— Begin —

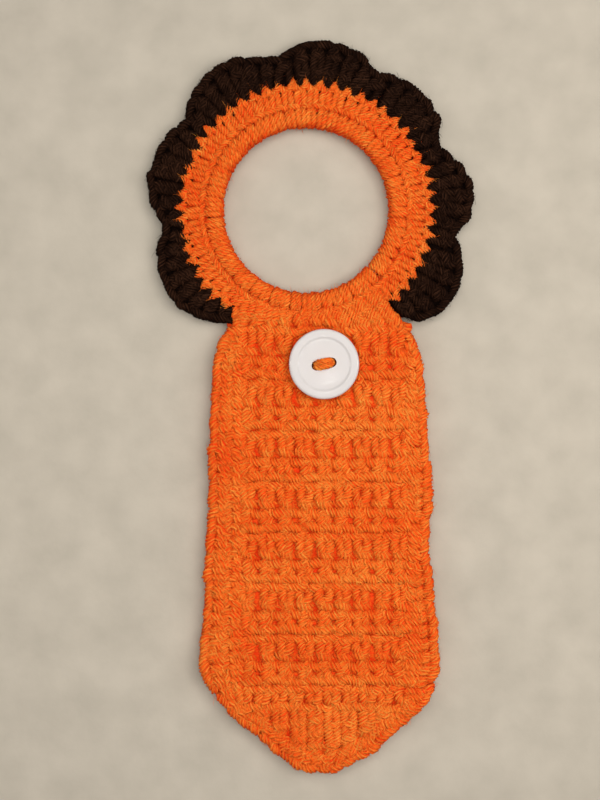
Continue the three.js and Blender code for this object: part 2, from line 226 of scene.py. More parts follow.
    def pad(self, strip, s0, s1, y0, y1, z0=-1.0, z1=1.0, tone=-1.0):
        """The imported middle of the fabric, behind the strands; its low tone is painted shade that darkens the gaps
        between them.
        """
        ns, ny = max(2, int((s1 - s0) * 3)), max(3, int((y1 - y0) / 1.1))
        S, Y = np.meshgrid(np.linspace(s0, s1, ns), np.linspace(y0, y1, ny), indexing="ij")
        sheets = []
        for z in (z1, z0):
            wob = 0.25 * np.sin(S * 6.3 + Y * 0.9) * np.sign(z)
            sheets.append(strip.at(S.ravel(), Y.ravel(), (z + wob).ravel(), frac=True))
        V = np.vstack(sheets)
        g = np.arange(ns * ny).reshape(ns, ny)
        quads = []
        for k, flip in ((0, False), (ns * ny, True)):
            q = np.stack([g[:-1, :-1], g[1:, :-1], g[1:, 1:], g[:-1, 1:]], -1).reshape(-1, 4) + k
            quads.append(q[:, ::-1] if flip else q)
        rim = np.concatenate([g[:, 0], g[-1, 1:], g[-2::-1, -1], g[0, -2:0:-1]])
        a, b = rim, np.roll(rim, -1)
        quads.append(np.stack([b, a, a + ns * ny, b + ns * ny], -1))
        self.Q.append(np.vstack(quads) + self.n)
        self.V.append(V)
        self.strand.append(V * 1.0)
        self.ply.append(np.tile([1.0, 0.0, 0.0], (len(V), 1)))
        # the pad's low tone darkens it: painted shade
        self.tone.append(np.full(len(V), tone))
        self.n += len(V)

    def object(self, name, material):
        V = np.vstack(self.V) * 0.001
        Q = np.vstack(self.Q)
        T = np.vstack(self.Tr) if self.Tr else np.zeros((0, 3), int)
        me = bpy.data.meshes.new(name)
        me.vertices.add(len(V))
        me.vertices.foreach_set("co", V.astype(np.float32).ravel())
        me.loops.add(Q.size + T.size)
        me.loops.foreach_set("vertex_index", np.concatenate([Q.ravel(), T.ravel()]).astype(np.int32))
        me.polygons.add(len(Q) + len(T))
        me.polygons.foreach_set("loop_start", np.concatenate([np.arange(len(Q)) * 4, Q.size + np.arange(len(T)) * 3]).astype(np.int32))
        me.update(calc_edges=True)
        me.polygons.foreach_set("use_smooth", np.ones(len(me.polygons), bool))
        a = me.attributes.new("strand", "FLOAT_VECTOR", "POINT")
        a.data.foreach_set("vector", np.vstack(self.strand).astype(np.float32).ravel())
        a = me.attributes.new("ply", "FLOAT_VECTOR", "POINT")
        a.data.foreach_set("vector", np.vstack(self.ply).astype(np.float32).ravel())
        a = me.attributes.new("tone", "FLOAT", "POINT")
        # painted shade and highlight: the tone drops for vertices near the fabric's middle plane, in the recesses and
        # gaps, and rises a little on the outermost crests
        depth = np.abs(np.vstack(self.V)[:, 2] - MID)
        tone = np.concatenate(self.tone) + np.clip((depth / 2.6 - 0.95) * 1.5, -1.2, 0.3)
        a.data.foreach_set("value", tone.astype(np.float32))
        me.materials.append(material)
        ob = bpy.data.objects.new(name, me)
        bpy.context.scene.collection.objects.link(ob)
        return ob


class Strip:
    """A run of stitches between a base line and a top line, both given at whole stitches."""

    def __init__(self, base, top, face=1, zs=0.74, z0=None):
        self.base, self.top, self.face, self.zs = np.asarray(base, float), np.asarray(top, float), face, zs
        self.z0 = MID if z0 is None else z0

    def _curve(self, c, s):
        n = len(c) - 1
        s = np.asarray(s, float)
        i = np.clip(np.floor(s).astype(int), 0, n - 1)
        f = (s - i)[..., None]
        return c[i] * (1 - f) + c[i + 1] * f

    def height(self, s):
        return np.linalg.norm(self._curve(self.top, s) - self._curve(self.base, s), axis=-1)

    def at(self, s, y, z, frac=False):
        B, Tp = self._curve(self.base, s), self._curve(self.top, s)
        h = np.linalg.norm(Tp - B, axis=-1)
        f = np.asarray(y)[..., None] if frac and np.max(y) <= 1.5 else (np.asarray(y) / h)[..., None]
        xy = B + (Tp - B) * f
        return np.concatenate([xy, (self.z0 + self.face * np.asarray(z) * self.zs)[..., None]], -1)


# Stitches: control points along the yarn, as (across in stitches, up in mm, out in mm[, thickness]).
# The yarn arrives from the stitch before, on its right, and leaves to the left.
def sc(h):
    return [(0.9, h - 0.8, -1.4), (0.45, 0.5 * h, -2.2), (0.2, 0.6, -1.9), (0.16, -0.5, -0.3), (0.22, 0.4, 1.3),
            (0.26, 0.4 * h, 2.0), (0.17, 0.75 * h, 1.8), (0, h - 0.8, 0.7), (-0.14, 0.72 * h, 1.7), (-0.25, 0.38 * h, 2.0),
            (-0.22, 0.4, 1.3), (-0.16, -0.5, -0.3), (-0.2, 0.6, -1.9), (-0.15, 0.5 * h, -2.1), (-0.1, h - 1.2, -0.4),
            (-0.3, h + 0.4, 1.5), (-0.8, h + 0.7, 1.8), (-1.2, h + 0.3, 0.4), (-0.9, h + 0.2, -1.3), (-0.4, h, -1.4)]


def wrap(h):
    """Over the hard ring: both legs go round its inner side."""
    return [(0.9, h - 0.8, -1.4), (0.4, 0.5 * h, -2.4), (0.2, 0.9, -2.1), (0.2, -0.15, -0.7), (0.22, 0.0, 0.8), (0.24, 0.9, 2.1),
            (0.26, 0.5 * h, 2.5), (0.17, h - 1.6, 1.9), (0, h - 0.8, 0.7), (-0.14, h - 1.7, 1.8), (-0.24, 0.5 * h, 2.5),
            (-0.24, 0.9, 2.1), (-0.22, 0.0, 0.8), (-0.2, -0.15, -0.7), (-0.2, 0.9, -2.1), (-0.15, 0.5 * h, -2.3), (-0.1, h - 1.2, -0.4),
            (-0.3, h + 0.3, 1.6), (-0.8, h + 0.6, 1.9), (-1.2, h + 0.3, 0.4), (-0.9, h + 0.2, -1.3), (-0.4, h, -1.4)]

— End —
— Begin —

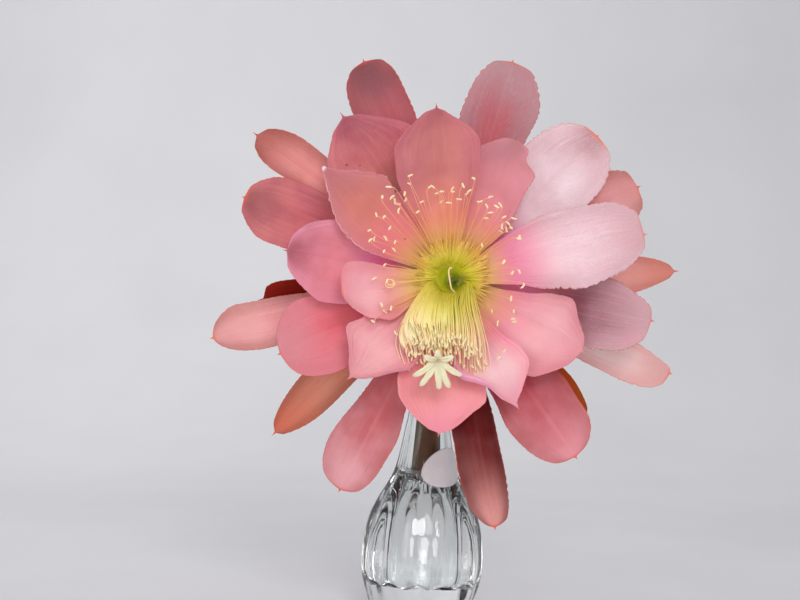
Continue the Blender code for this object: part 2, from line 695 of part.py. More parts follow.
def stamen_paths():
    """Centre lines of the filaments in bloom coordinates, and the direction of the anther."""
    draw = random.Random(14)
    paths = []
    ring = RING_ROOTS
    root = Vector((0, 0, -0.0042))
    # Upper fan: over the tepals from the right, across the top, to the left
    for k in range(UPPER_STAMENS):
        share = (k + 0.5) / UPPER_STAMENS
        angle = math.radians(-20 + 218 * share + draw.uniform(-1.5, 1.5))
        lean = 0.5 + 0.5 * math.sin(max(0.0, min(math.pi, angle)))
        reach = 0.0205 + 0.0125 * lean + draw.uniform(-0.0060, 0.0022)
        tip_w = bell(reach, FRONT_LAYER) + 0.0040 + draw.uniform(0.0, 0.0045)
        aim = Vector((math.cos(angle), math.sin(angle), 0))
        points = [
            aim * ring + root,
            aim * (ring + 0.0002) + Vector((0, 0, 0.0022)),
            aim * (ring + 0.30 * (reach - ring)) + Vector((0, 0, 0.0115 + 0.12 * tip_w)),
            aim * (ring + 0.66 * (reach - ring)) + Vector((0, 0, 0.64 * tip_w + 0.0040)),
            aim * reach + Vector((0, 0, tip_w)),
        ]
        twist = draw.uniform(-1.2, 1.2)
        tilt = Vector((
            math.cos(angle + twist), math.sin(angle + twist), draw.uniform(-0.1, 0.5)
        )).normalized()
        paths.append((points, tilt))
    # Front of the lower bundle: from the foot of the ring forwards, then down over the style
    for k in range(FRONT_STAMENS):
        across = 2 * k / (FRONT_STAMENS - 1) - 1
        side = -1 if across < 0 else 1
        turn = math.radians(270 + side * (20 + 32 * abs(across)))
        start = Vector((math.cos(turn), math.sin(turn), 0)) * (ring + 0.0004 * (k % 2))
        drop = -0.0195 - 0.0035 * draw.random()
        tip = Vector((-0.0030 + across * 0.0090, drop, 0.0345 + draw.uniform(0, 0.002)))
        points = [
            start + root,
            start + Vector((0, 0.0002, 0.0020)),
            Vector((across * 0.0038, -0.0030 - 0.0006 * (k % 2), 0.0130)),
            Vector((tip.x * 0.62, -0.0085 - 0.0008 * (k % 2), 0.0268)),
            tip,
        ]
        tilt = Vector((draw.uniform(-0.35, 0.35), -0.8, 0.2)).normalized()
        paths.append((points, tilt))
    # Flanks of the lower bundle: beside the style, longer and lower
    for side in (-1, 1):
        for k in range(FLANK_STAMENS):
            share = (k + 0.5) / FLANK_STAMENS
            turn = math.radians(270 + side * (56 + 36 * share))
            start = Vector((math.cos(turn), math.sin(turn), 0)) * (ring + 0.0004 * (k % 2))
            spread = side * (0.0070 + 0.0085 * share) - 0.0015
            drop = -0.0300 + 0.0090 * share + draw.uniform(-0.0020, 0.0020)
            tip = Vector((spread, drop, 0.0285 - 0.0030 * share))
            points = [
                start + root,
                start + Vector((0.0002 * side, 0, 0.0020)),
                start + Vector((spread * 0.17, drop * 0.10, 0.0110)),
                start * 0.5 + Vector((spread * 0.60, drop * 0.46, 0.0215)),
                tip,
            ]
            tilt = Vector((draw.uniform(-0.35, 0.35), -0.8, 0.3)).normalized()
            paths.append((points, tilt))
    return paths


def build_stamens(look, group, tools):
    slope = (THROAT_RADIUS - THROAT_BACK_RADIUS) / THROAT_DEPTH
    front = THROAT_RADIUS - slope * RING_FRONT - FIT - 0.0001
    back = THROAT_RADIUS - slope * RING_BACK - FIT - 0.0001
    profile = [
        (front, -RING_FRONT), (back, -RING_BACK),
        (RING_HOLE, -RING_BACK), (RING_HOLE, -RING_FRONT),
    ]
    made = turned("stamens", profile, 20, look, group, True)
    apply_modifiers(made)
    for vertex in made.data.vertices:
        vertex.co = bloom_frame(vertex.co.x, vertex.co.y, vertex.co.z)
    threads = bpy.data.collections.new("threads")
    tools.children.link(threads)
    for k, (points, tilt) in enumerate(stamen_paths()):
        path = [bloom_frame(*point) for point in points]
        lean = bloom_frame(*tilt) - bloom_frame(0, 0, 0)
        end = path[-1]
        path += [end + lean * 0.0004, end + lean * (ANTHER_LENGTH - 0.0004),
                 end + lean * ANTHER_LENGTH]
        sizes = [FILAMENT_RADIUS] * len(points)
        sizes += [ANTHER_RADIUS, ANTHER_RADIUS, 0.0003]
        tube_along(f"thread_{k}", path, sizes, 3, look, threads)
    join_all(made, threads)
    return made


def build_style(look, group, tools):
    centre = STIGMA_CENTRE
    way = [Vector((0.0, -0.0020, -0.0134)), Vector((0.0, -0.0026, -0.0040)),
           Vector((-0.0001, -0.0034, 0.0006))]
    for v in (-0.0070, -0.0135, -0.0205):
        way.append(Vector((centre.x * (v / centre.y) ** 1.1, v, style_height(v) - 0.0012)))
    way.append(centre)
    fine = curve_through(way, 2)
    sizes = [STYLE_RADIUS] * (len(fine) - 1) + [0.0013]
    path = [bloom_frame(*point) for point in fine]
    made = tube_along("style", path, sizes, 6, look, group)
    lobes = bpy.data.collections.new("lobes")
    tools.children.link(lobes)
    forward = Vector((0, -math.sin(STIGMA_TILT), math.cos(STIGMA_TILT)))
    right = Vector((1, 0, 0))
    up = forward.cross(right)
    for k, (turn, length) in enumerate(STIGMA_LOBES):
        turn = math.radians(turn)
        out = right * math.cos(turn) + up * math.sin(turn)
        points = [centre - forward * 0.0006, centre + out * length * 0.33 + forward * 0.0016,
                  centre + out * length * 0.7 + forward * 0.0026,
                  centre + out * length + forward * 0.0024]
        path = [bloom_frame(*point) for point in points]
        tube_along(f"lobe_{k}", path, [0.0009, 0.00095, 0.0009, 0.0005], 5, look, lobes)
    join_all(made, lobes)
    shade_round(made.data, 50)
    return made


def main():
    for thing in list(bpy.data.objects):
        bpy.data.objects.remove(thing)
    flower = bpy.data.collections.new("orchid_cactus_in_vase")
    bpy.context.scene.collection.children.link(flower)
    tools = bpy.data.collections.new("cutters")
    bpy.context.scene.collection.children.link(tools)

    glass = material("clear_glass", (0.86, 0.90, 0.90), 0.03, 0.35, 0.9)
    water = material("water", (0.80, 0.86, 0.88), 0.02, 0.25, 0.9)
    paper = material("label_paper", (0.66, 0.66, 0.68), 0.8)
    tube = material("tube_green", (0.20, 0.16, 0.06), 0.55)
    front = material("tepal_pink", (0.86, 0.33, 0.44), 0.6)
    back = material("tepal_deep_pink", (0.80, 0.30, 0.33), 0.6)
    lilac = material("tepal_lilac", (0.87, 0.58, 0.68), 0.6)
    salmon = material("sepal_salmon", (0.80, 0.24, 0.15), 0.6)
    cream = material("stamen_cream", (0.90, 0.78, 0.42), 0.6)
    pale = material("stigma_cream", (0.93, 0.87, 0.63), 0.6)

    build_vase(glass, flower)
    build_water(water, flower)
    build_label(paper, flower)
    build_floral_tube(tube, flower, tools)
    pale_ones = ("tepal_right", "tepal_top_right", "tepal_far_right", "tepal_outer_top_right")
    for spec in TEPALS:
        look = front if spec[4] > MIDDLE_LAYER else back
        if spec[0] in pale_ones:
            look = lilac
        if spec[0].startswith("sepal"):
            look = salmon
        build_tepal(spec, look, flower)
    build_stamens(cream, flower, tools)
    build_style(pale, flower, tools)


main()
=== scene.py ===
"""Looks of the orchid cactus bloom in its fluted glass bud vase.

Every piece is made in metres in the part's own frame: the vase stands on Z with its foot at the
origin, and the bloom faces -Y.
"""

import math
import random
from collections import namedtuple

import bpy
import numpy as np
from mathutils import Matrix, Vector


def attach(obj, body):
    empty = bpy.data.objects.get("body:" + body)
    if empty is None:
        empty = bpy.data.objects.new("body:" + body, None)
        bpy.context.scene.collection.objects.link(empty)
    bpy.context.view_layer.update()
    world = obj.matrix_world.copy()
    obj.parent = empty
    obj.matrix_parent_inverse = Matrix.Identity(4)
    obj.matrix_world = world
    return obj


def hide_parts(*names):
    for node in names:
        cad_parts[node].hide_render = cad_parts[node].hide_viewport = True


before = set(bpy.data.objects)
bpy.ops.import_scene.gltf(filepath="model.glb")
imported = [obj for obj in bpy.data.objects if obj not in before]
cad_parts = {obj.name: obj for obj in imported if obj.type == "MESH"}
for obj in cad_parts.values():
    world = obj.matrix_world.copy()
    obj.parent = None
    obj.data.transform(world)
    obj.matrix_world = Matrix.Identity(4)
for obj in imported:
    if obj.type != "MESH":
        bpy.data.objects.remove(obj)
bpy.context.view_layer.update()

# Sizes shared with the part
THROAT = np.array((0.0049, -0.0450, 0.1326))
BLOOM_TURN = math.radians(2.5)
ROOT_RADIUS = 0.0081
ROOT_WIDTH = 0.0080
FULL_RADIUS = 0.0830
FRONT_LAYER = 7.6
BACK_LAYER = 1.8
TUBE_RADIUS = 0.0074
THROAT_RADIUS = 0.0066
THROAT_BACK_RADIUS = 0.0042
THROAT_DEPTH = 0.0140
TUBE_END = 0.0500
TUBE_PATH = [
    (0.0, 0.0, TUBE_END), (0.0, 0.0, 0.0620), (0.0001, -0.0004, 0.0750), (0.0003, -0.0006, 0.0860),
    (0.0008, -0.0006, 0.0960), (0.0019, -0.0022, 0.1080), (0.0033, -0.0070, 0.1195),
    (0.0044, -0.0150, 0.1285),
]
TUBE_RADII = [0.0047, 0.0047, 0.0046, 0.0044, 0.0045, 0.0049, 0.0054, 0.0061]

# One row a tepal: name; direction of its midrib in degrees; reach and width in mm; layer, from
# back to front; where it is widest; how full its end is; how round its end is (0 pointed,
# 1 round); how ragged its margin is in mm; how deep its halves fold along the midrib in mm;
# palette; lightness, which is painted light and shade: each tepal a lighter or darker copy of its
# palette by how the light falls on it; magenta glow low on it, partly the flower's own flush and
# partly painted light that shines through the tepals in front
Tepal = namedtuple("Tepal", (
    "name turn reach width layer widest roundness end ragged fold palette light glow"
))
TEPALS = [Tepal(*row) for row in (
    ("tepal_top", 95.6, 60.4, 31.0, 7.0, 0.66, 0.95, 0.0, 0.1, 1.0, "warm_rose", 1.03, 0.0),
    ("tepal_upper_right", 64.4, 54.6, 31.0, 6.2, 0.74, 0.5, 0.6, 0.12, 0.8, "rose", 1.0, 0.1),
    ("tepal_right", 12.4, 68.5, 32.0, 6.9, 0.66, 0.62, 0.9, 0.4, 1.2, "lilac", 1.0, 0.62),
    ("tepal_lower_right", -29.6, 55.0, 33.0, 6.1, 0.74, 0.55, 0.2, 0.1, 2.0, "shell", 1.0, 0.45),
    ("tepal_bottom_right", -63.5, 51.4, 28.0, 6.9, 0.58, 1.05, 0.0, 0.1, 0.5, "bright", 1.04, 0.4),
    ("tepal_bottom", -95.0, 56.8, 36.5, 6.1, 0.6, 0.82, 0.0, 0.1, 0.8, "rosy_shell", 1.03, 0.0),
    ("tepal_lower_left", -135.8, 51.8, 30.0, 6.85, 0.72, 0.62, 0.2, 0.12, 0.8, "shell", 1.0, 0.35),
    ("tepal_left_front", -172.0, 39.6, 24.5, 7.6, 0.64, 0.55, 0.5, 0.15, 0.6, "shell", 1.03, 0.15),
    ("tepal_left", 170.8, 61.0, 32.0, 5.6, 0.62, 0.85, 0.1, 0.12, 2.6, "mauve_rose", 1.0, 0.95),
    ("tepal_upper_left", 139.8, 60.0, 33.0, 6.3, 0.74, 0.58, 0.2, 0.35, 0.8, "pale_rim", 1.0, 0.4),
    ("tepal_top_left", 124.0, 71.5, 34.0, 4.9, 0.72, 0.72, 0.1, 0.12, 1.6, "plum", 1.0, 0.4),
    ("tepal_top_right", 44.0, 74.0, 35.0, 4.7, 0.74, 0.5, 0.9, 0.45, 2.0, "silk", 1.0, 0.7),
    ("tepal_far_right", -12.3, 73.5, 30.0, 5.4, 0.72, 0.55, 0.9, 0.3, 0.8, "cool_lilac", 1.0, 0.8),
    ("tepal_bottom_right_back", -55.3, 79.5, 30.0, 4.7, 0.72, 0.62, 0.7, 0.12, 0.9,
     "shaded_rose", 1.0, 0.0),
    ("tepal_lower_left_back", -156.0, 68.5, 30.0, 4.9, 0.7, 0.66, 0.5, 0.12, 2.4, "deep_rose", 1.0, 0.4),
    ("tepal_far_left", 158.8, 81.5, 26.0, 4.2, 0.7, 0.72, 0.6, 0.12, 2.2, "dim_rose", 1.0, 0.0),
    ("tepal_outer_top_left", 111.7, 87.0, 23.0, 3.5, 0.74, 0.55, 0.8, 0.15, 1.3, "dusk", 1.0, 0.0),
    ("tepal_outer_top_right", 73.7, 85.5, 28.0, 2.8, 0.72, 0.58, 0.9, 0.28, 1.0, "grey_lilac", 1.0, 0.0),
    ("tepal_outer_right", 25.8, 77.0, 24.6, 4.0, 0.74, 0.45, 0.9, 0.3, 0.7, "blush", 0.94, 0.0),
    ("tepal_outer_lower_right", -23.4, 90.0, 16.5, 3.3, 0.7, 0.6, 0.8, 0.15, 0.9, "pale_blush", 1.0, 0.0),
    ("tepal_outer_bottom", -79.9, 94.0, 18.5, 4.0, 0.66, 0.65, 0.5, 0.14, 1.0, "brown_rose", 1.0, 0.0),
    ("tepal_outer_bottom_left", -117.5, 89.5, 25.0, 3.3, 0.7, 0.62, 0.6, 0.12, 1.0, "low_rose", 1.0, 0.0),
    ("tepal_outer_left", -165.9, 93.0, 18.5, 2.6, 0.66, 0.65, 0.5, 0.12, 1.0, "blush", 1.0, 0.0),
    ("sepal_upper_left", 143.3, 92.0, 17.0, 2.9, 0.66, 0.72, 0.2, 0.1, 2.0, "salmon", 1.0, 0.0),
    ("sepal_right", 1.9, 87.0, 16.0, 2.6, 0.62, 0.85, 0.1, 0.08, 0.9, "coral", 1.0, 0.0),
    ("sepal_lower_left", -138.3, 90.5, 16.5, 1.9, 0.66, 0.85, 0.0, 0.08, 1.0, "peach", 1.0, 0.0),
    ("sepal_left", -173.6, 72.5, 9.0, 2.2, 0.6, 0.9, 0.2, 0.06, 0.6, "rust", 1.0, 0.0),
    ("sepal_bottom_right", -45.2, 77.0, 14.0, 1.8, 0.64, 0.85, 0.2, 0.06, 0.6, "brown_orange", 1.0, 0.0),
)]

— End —

## [What you need to do]
Return the lines from the line with "Continue the three.js" through the line with "self.n += len(V)", inclusive, exactly as they stand, and nothing else.

## [Exercise solution]
Continue the three.js and Blender code for this object: part 2, from line 226 of scene.py. More parts follow.
    def pad(self, strip, s0, s1, y0, y1, z0=-1.0, z1=1.0, tone=-1.0):
        """The imported middle of the fabric, behind the strands; its low tone is painted shade that darkens the gaps
        between them.
        """
        ns, ny = max(2, int((s1 - s0) * 3)), max(3, int((y1 - y0) / 1.1))
        S, Y = np.meshgrid(np.linspace(s0, s1, ns), np.linspace(y0, y1, ny), indexing="ij")
        sheets = []
        for z in (z1, z0):
            wob = 0.25 * np.sin(S * 6.3 + Y * 0.9) * np.sign(z)
            sheets.append(strip.at(S.ravel(), Y.ravel(), (z + wob).ravel(), frac=True))
        V = np.vstack(sheets)
        g = np.arange(ns * ny).reshape(ns, ny)
        quads = []
        for k, flip in ((0, False), (ns * ny, True)):
            q = np.stack([g[:-1, :-1], g[1:, :-1], g[1:, 1:], g[:-1, 1:]], -1).reshape(-1, 4) + k
            quads.append(q[:, ::-1] if flip else q)
        rim = np.concatenate([g[:, 0], g[-1, 1:], g[-2::-1, -1], g[0, -2:0:-1]])
        a, b = rim, np.roll(rim, -1)
        quads.append(np.stack([b, a, a + ns * ny, b + ns * ny], -1))
        self.Q.append(np.vstack(quads) + self.n)
        self.V.append(V)
        self.strand.append(V * 1.0)
        self.ply.append(np.tile([1.0, 0.0, 0.0], (len(V), 1)))
        # the pad's low tone darkens it: painted shade
        self.tone.append(np.full(len(V), tone))
        self.n += len(V)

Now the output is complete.